• GIVEN TASK: Report how many lines include the word "names", and nothing besides that number.
SUPPLIED INFORMATION start
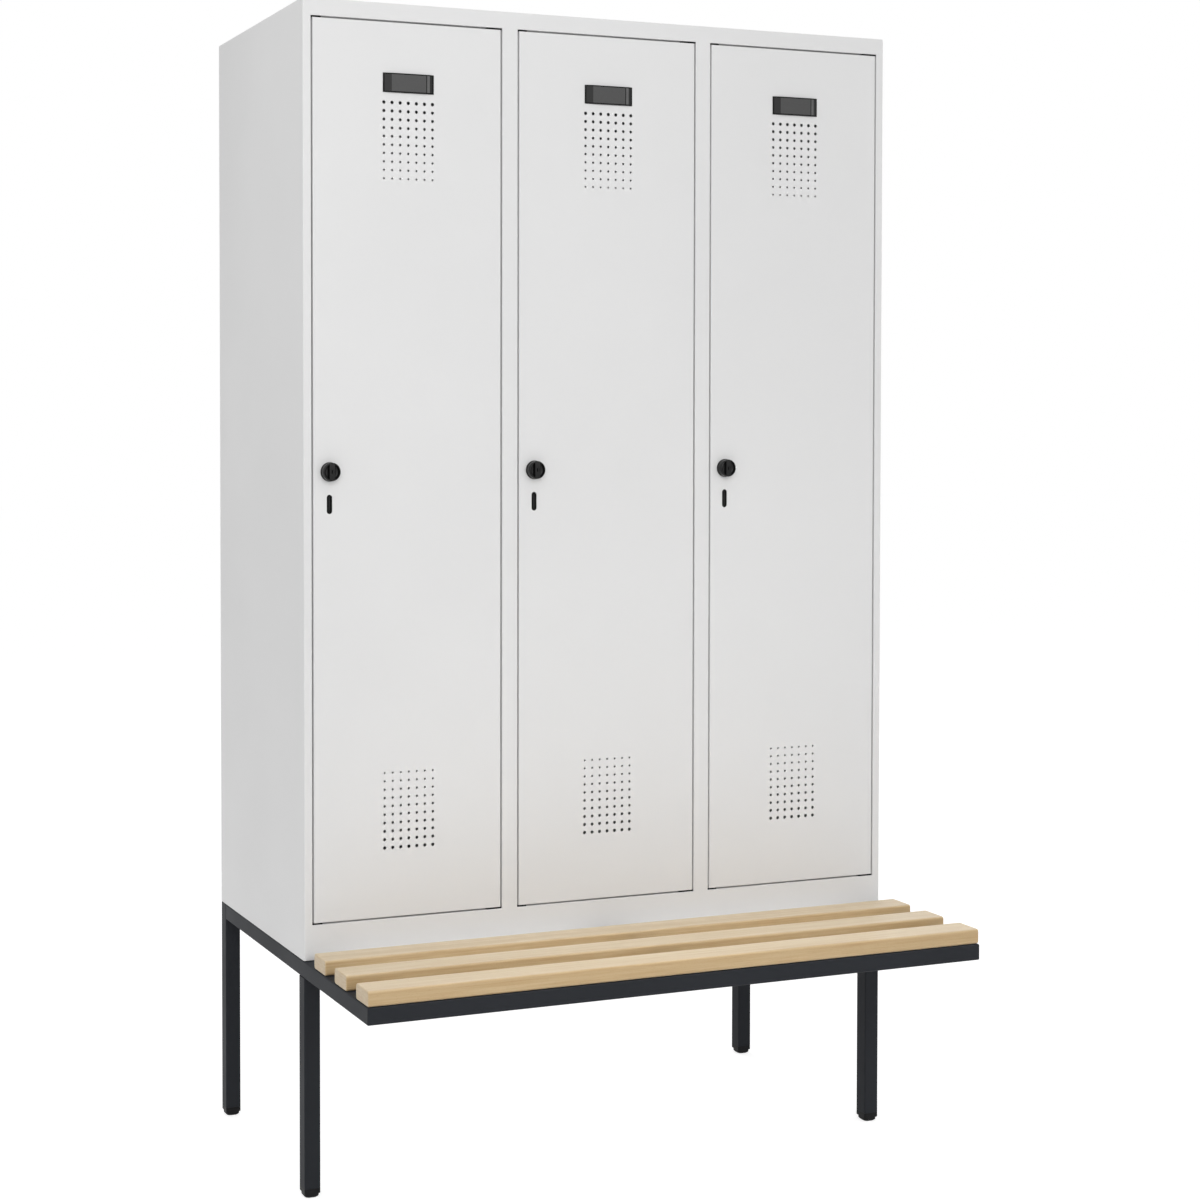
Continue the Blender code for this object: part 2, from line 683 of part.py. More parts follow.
def label_holder(index, finish, carrier):
    """Raised plate with sloping ends, held by two pegs through the door."""
    left, right = door_span(index)
    middle = (left + right) / 2
    high = BODY_TOP - LABEL_TOP
    half, face = LABEL_WIDTH / 2, LABEL_FACE / 2
    back = FRONT_Y - GAP
    proud, edge = FRONT_Y - LABEL_PROUD, FRONT_Y - LABEL_EDGE
    step = proud + LABEL_STEP
    outline = [(-half, back), (-half, edge), (-face, proud), (face, proud), (face, step),
               (face + LABEL_STRIP, step), (half, edge), (half, back)]
    bm = bmesh.new()
    add_prism(bm, [(middle + a, b) for a, b in outline], high - LABEL_HEIGHT, high, along_z)
    holder = add_solid(f"label_holder_{index + 1}", bm, finish, carrier)
    pegs = bmesh.new()
    for side in (-1, 1):
        centre = (middle + side * LABEL_PEG_SPACING / 2, high - LABEL_HEIGHT / 2)
        add_prism(pegs, polygon_outline(LABEL_PEG_RADIUS, PIN_SIDES, centre),
                  back - LABEL_EDGE / 2, FRONT_Y + LABEL_PEG_LENGTH, along_y)
    combine(holder, f"label_pegs_{index + 1}", pegs, "UNION", carrier)


def slot_outline(inset):
    """Upright slot with round ends, shrunk on every side by the inset."""
    width = SLOT_WIDTH - 2 * inset
    return rounded_outline(width, SLOT_LENGTH - 2 * inset, width / 2, ROUND_STEPS)


def lock_case(index, finish, carrier):
    """Lock body behind the door sheet, with a nose that fills the slot under the knob."""
    number = index + 1
    knob_x = door_span(index)[0] + KNOB_INSET
    near = FRONT_Y + SHEET + GAP
    far = near + CASE_DEPTH
    middle_z = KNOB_Z + (CASE_ABOVE - CASE_BELOW) / 2
    body = rounded_outline(CASE_WIDTH, CASE_ABOVE + CASE_BELOW, CASE_CORNER, 1)
    bm = bmesh.new()
    add_prism(bm, body, near, far, shifted(along_y, (knob_x, 0, middle_z)))
    case = add_solid(f"lock_case_{number}", bm, finish, carrier)

    slot = (knob_x, 0, KNOB_Z - SLOT_DROP)
    nose_front = FRONT_Y + SLOT_RECESS
    nose = bmesh.new()
    add_prism(nose, slot_outline(GAP), nose_front, near + SHEET, shifted(along_y, slot))
    combine(case, f"lock_nose_{number}", nose, "UNION", carrier)
    groove = bmesh.new()
    pocket = slot_outline(SLOT_WALL)
    bar = rounded_outline(SLOT_BAR_WIDTH, SLOT_BAR_LENGTH, SLOT_BAR_WIDTH / 2 - GAP, ROUND_STEPS)
    add_tube(groove, pocket, bar, lambda a, b: nose_front - SHEET, lambda a, b: nose_front + SLOT_DEPTH,
             shifted(along_y, slot))
    combine(case, f"lock_groove_{number}", groove, "DIFFERENCE", carrier)
    bore = bmesh.new()
    add_prism(bore, polygon_outline(SHAFT_RADIUS + SHAFT_CLEARANCE, SHAFT_SIDES, (knob_x, KNOB_Z)),
              near - SHEET, far + SHEET, along_y)
    combine(case, f"lock_bore_{number}", bore, "DIFFERENCE", carrier)


def turn_knob(index, finish, carrier):
    """Round knob with an upright grip bar between two scoops, a keyway and a square-ended shaft."""
    number = index + 1
    centre = world_place(carrier)
    front = FRONT_Y - KNOB_PROUD
    flange_back = FRONT_Y - GAP
    flange_front = flange_back - KNOB_FLANGE_THICKNESS
    shaft_end = FRONT_Y + SHEET + GAP + CASE_DEPTH + GAP
    cam_end = CAM_FRONT + CAM_THICKNESS + GAP
    lay = shifted(along_y, (centre.x, 0, centre.z))

    def ring(radius):
        return polygon_outline(radius, KNOB_SIDES)

    sections = [(ring(KNOB_FLANGE_RADIUS), flange_back), (ring(KNOB_FLANGE_RADIUS), flange_front),
                (ring(KNOB_RADIUS), flange_front), (ring(KNOB_RADIUS), front + KNOB_ROUNDING)]
    for step in range(1, ROUND_STEPS + 1):
        angle = step / ROUND_STEPS * pi / 2
        radius = KNOB_RADIUS - KNOB_ROUNDING * (1 - cos(angle))
        sections.append((ring(radius), front + KNOB_ROUNDING * (1 - sin(angle))))
    bm = bmesh.new()
    add_loft(bm, sections, lay)
    knob = add_solid(f"turn_knob_{number}", bm, finish, carrier)
    shade_round(knob)

    shaft = bmesh.new()
    square = square_outline(SHAFT_SQUARE)
    round_shaft = polygon_outline(SHAFT_RADIUS, SHAFT_SIDES)
    add_prism(shaft, round_shaft, flange_back - SHEET, shaft_end, lay)
    combine(knob, f"knob_shaft_{number}", shaft, "UNION", carrier)
    tail = bmesh.new()
    add_prism(tail, square, shaft_end - SHEET, cam_end, lay)
    combine(knob, f"knob_square_{number}", tail, "UNION", carrier)
    scoops = bmesh.new()
    scoop_radius = KNOB_RADIUS - KNOB_ROUNDING / 2
    chord = GRIP_WIDTH / 2
    for side in (-1, 1):
        reach = sqrt(scoop_radius ** 2 - chord ** 2)
        first = asin(chord / scoop_radius)
        arc = 4
        outline = [(side * chord, -reach), (side * chord, reach)]
        for step in range(1, arc):
            angle = (pi / 2 - first) * (1 - 2 * step / arc)
            outline.append((side * scoop_radius * cos(angle), scoop_radius * sin(angle)))
        add_prism(scoops, outline, front - SHEET, front + GRIP_SCOOP_DEPTH, lay)
    combine(knob, f"knob_scoops_{number}", scoops, "DIFFERENCE", carrier)
    keyway = bmesh.new()
    slot = [(a * KEYWAY_WIDTH / 2, b * KEYWAY_LENGTH / 2) for a, b in UNIT_SQUARE]
    add_prism(keyway, slot, front - SHEET, front + KEYWAY_DEPTH, lay)
    combine(knob, f"knob_keyway_{number}", keyway, "DIFFERENCE", carrier)


def latch_cam(index, finish, carrier):
    """Tongue on the knob's square end. It hangs down at rest and turns behind the stile."""
    number = index + 1
    centre = world_place(carrier)
    reach = KNOB_INSET + DOOR_GAP - CAM_TIP_CLEARANCE
    half = CAM_WIDTH / 2
    corner = half / 2
    outline = [(-half, CAM_HEEL - corner), (-half, corner - reach), (-corner, -reach), (corner, -reach),
               (half, corner - reach), (half, CAM_HEEL - corner), (corner, CAM_HEEL), (-corner, CAM_HEEL)]
    lay = shifted(along_y, (centre.x, 0, centre.z))
    bm = bmesh.new()
    add_prism(bm, outline, CAM_FRONT, CAM_FRONT + CAM_THICKNESS, lay)
    cam = add_solid(f"latch_cam_{number}", bm, finish, carrier)
    hole = bmesh.new()
    add_prism(hole, square_outline(SHAFT_SQUARE + 2 * GAP), CAM_FRONT - SHEET,
              CAM_FRONT + CAM_THICKNESS + SHEET, lay)
    combine(cam, f"cam_square_hole_{number}", hole, "DIFFERENCE", carrier)


def door_assembly(index, finishes):
    number = index + 1
    pivot = pivot_point(index)
    hinge = axis_empty(f"door_{number}_axis", (pivot.x, pivot.y, OPENING_LOW))
    door_panel(index, finishes["enamel"], hinge)
    door_stiffener(index, finishes["enamel"], hinge)
    label_holder(index, finishes["plastic"], hinge)
    lock_case(index, finishes["plastic"], hinge)
    knob_x = door_span(index)[0] + KNOB_INSET
    turn = axis_empty(f"turn_knob_{number}_axis", (knob_x, FRONT_Y, KNOB_Z), hinge)
    turn_knob(index, finishes["plastic"], turn)
    latch_cam(index, finishes["zinc"], turn)
    pivot_pin(f"pivot_pin_upper_{number}", index, OPENING_HIGH, True, finishes["plastic"])
    pivot_pin(f"pivot_pin_lower_{number}", index, OPENING_LOW, False, finishes["plastic"])


# Base frame and bench

def tube_section():
    outer = rounded_outline(TUBE, TUBE, TUBE_CORNER, 1)
    bore = TUBE - 2 * TUBE_WALL
    inner = rounded_outline(bore, bore, TUBE_CORNER / 2, 1)
    return outer, inner


def straight_tube(name, low, high, lay, finish):
    bm = bmesh.new()
    outer, inner = tube_section()
    add_tube(bm, outer, inner, lambda a, b: low, lambda a, b: high, lay)
    add_solid(name, bm, finish)


def base_frame(finish):
    """Welded frame: two side rails mitred to a front rail, cross rails, a bearer and four legs."""
    half = TUBE / 2
    rail_z = BASE_TOP - half
    side_x = HALF - half
    rear_y = BACK_Y - half
    leg_y = FRONT_Y + half
    outer, inner = tube_section()

    for name, side in (("side_rail_left", -1), ("side_rail_right", 1)):
        bm = bmesh.new()
        add_tube(bm, outer, inner, lambda a, b: BENCH_Y + half - side * b + GAP,
                 lambda a, b: rear_y - half - GAP,
                 lambda a, b, c: Vector((side_x * side + b, c, rail_z + a)))
        add_solid(name, bm, finish)
    bm = bmesh.new()
    add_tube(bm, outer, inner, lambda a, b: -side_x + b, lambda a, b: side_x - b,
             lambda a, b, c: Vector((c, BENCH_Y + half + b, rail_z + a)))
    add_solid("front_rail", bm, finish)

    between = side_x - half - GAP
    straight_tube("cross_rail", -between, between, shifted(along_x, (0, leg_y, rail_z)), finish)
    straight_tube("rear_rail", -between, between, shifted(along_x, (0, rear_y, rail_z)), finish)
    straight_tube("bench_bearer", BENCH_Y + TUBE + GAP, FRONT_Y - GAP,
                  shifted(along_y, (0, 0, rail_z)), finish)
    for side_name, side in (("left", -1), ("right", 1)):
        x = side * side_x
        for end_name, y, top in (("front", leg_y, BASE_TOP - TUBE - GAP), ("rear", rear_y, BASE_TOP)):
            lay = shifted(along_z, (x, y, 0))
            straight_tube(f"leg_{end_name}_{side_name}", FOOT_HEIGHT, top, lay, finish)


def feet(finish):
    """Plastic end plugs: a collar under the tube, a bevelled foot below it and a plug in the tube."""
    half = TUBE / 2
    top = FOOT_HEIGHT - GAP

    def section(side, corner, level):
        return rounded_outline(side, side, corner, 1), level

    plug = TUBE - 2 * TUBE_WALL - 2 * GAP
    neck = TUBE - 2 * FOOT_STEP
    sections = [section(FOOT_TIP, FOOT_CORNER, 0.0),
                section(neck, FOOT_CORNER, FOOT_BEVEL),
                section(neck, FOOT_CORNER, FOOT_SHOULDER),
                section(TUBE, TUBE_CORNER, FOOT_SHOULDER),
                section(TUBE, TUBE_CORNER, top),
                section(plug, TUBE_CORNER / 2, top),
                section(plug, TUBE_CORNER / 2, top + FOOT_PLUG)]
    places = (("foot_front_left", -1, FRONT_Y + half), ("foot_front_right", 1, FRONT_Y + half),
              ("foot_rear_left", -1, BACK_Y - half), ("foot_rear_right", 1, BACK_Y - half))
    for name, side, y in places:
        bm = bmesh.new()
        add_loft(bm, sections, shifted(along_z, (side * (HALF - half), y, 0)))
        add_solid(name, bm, finish)


def bench_slats(finish):
    """Beech slats along the bench, the front one flush with the front rail."""
    space = (BENCH_REACH - SLAT_BACK_SPACE - SLATS * SLAT_WIDTH) / (SLATS - 1)
    section = rounded_outline(SLAT_WIDTH, SLAT_THICKNESS, SLAT_ROUNDING, ROUND_STEPS)
    length = HALF - SLAT_END_SETBACK
    for index in range(SLATS):
        y = BENCH_Y + SLAT_WIDTH / 2 + index * (SLAT_WIDTH + space)
        bm = bmesh.new()
        add_prism(bm, section, -length, length, shifted(along_x, (0, y, BASE_HEIGHT + SLAT_THICKNESS / 2)))
        add_solid(f"bench_slat_{index + 1}", bm, finish)


def main():
    for leftover in list(bpy.data.objects):
        bpy.data.objects.remove(leftover)
    finishes = {
        "enamel": material("light_grey_enamel", (0.74, 0.74, 0.73), 0.45),
        "anthracite": material("anthracite_enamel", (0.028, 0.031, 0.035), 0.5),
        "beech": material("lacquered_beech", (0.68, 0.52, 0.32), 0.5),
        "plastic": material("black_plastic", (0.03, 0.03, 0.032), 0.45),
        "zinc": material("zinc_plated_steel", (0.62, 0.62, 0.60), 0.35, 1.0),
    }
    front_frame(finishes["enamel"])
    side_panels(finishes["enamel"])
    back_panel(finishes["enamel"])
    top_panel(finishes["enamel"])
    floor_panel(finishes["enamel"])
    partitions(finishes["enamel"])
    for index in range(COMPARTMENTS):
        hat_shelf(index, finishes["enamel"])
        clothes_rail(index, finishes["zinc"])
        coat_hook(index, finishes["plastic"])
        door_assembly(index, finishes)
    base_frame(finishes["anthracite"])
    feet(finishes["plastic"])
    bench_slats(finishes["beech"])


main()
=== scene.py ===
"""Looks of a three-door steel locker with a slatted bench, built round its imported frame.

Metres, +Z up, the doors and the bench face -Y. Sizes and places come from the frame's boxes
and from the named values below. Every node is replaced by a finer piece. The walls, shelves,
stiffeners and cams are the frame's own sheets with rounded folds. The rest is built anew: front
frame, doors with round vents, label holders, knobs, lock cases, pins, rails, hooks, tubes, feet
and slats. The buffers, cards and strips are visible pieces that no node stands for.
"""

import json
from math import acos, cos, pi, radians, sin

import bmesh
import bpy
from mathutils import Matrix, Vector
from mathutils.geometry import delaunay_2d_cdt


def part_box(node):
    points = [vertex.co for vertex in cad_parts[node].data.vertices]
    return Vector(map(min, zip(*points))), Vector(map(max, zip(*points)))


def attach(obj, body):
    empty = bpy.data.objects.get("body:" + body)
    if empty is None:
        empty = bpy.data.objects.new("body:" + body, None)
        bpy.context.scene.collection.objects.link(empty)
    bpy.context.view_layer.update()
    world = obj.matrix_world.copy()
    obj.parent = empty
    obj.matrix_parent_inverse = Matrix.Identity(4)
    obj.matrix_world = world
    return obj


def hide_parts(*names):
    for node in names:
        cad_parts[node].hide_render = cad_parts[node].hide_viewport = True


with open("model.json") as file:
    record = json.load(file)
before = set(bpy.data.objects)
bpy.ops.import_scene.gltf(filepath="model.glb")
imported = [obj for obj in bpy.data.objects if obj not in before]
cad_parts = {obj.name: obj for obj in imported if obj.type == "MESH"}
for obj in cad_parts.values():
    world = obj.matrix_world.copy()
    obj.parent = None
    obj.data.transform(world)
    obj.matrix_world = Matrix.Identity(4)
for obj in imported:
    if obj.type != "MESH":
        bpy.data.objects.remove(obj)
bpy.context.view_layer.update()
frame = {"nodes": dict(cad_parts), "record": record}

# Sheet metal
SHEET = 0.001
GAP = 0.0003
DOOR_GAP = 0.003
DOOR_BEND = 0.0016
DOOR_LIP = 0.012
EDGE_SOFTNESS = 0.0003
FOLD_RADIUS = 0.0013
FRAME_BEND = 0.0014
BODY_BEND = 0.0025
OUTER_RETURN = 0.004
FRAME_FOOT_GAP = 0.0015

# Front frame behind its face
STOP_LIP = 0.010
STOP_DEPTH = 0.0195
HINGE_DEPTH = 0.025
LATCH_NOTCH = 0.020
HINGE_NOTCH = 0.0351
NOTCH_START = 0.003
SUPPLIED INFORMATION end
• CORRECT RESULT: 2